Cleve just laughed and handed her up to Hafter, who hauled her into the warship. “I tried to throw her to the fish, but she wouldn’t let go of me.”
“What happened? Where are we?”
Cleve climbed over the side of the warship, shook himself like Kerzog, and said, grinning at her, “We rescued you. The queen gave you a potion. I gave Ragnor a potion. Then we made a trade. The queen didn’t want to, but she realized that you couldn’t rule the Danelaw without Ragnor as the nominal king. Unfortunately, the sweet prince never awoke before we gave him back to Kerek and the queen, else I would have enjoyed telling him that he’d fallen in love with Isla, who was really his worst nightmare, namely I, and it was Utta’s wine he was drinking. You’re safe now, Chessa. Now, let’s go get us both dry.”
“I’m very hungry, Cleve. I haven’t eaten since last night.”
“You,” Rorik said, cuffing her shoulder as he would a boy, “you haven’t eaten for at least two days.”
“Perhaps you don’t have to feed her. Just look at her, she still yells and talks,” Rorik said. “Any minute now she’ll want you to impregnate her again. How do you feel, Chessa?”
“Very cold. I shall collapse very soon since you haven’t fed me.”
“Come along,” Cleve said. “Would you like to try on my breasts? I brought them back with me. Poor Baric didn’t want to keep them. I think it would have saddened him to have them near him without me being attached to them. Ah, we did share some interesting moments together.”
“You should have let me stack up my sticks, Papa. I wouldn’t have run out this time.”
Cleve kissed Kiri, then said, “No more sticks. Now, I kept my promise to you. Here’s Chessa.”
“Papa!” Kiri jumped into Chessa’s arms and hugged her thin arms around her neck.
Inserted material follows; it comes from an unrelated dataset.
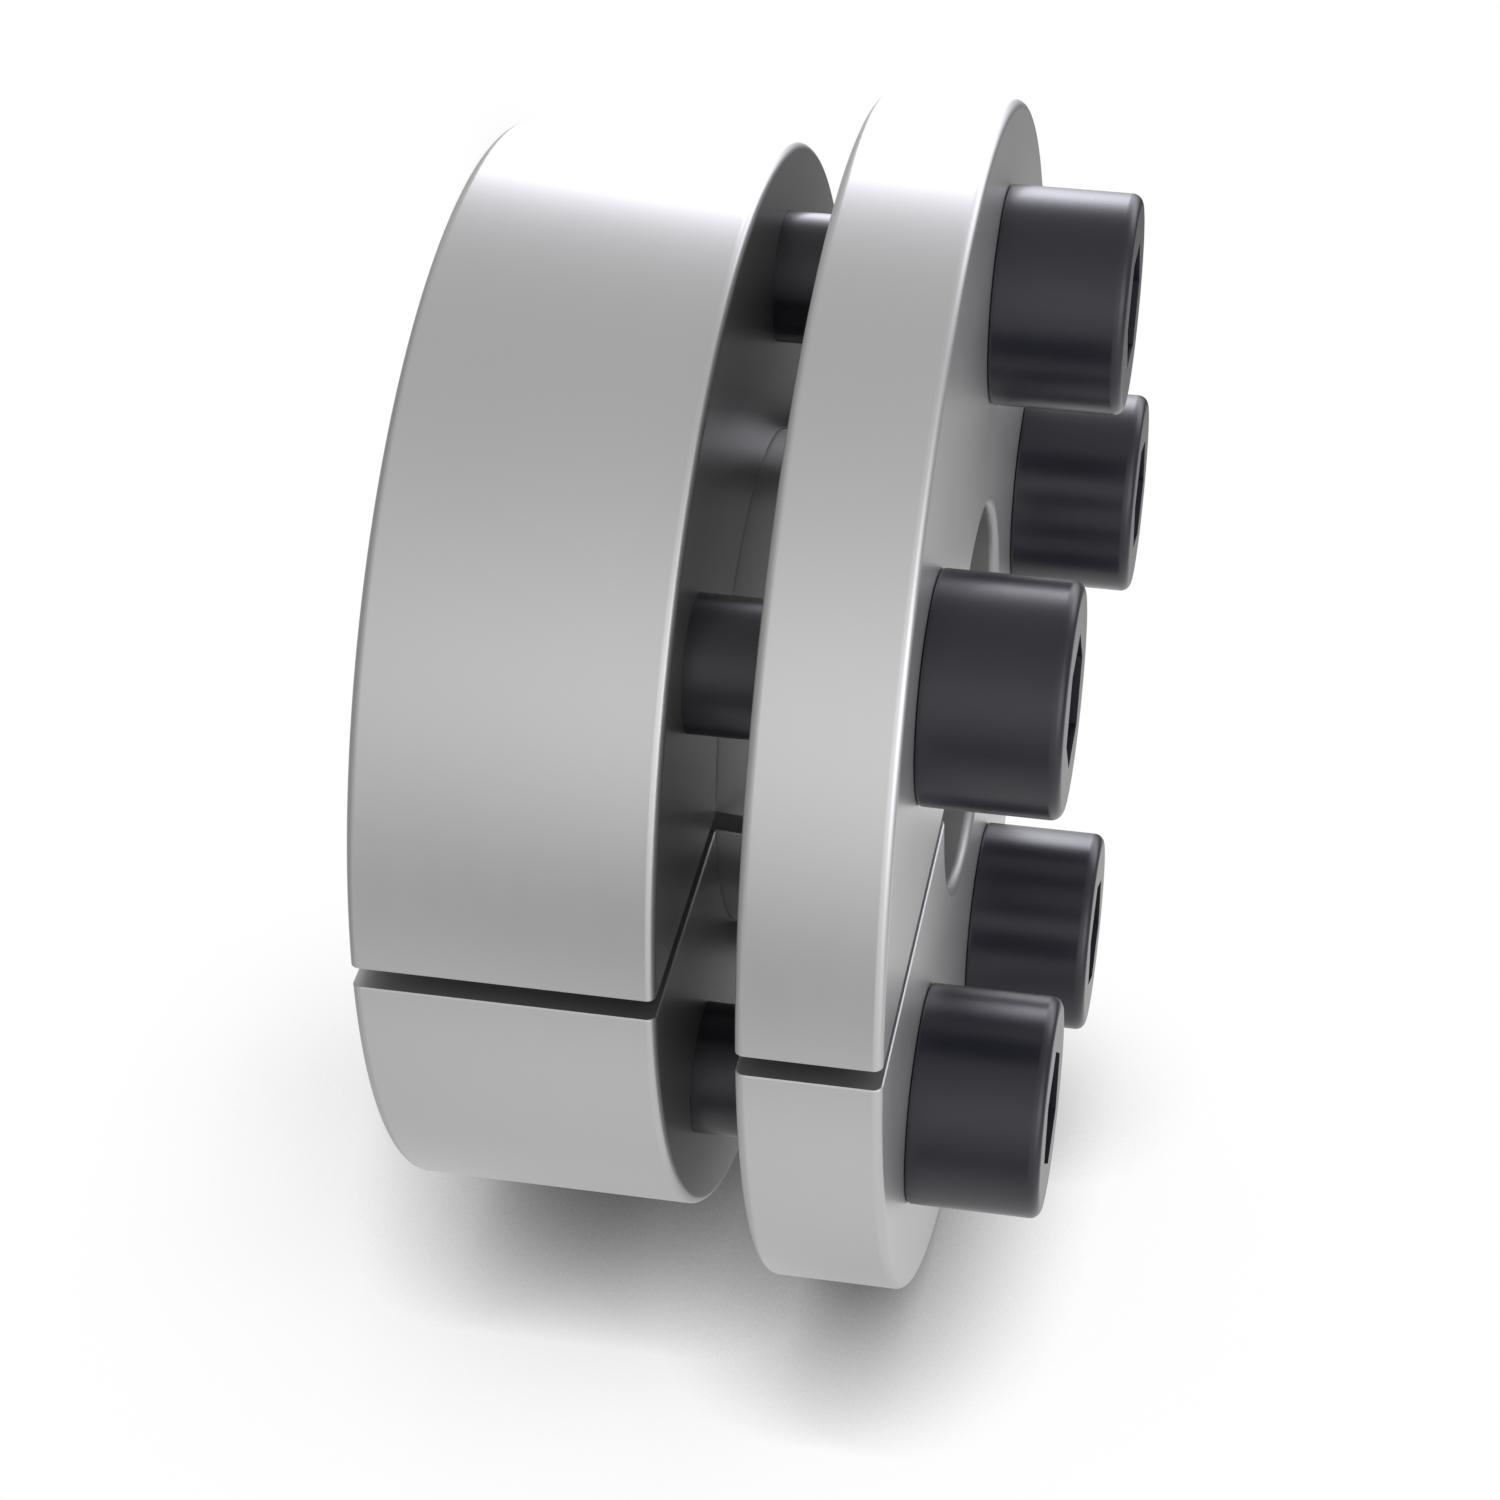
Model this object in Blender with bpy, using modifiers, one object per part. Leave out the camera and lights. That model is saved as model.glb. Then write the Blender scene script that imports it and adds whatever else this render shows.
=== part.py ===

Chessa was laughing and kissing the little girl’s face. “Your papa—your first papa—was a great hero. Everyone in York believed he was Thor, come down with his lightning bolts to terrify the king and queen until they gave me back to him. As for you, you were wonderful, Kiri. I’m very glad you didn’t starve yourself again.”
“Aunt Laren said that since I now have two papas, I’m more important than ever. She said my papas couldn’t bear it if something happened to me. So I ate and ate.”
Chessa rubbed her palm over the little girl’s stomach. “Cleve,” she called out, laughing. “I fear we will have a very fat little creature on our hands if we leave her often. Instead of starving herself, she will cram food down her gullet until she waddles.”
Kiri laughed and pulled out of Chessa’s arms. She grinned at Cleve and Chessa then ran to Aglida to play.
“Behold our true importance,” Cleve said. He turned to Mirana. “Chessa and I will wed. I can’t hold out against her any longer. I don’t want any more gray hairs. I will send a messenger to both Duke Rollo and to King Sitric.”
“Tomorrow,” Old Alna said, and cackled. “You’ll wed tomorrow. Finally, you’ll plant a real babe in her belly. Lord Rorik, I wish you’d brought back Captain Torric. Aye, what a fine lad he was.”
That evening, both during and after a dinner of roasted pheasant, fried halibut, and Entti’s delicious rye bread, Cleve told of his adventures in York. His disguise was brought out and admired and laughed over. Everyone begged him to dress just once for them as Isla. He refused, saying his daughter would swoon from disgust and shock.
Laren asked many questions about the people at the palace in York. Cleve provided her with all the details, as did Chessa. They knew that soon Laren would weave a skald’s tale. Cleve asked her at the end of the evening, “I beg you, Laren, let me remain a man. I dread thinking of how I will be greeted in future years if you tell about how Cleve of Malverne disguised himself as a whore with big breasts and more paint on her face than a whitewashed wall in order to rescue the damsel.”
Laren punched his arm and laughed. “I will think about it. Actually, I will ask Chessa after you’ve been married for several days. If you’ve pleased her, Cleve, why then, I will let you remain the mighty Thor.”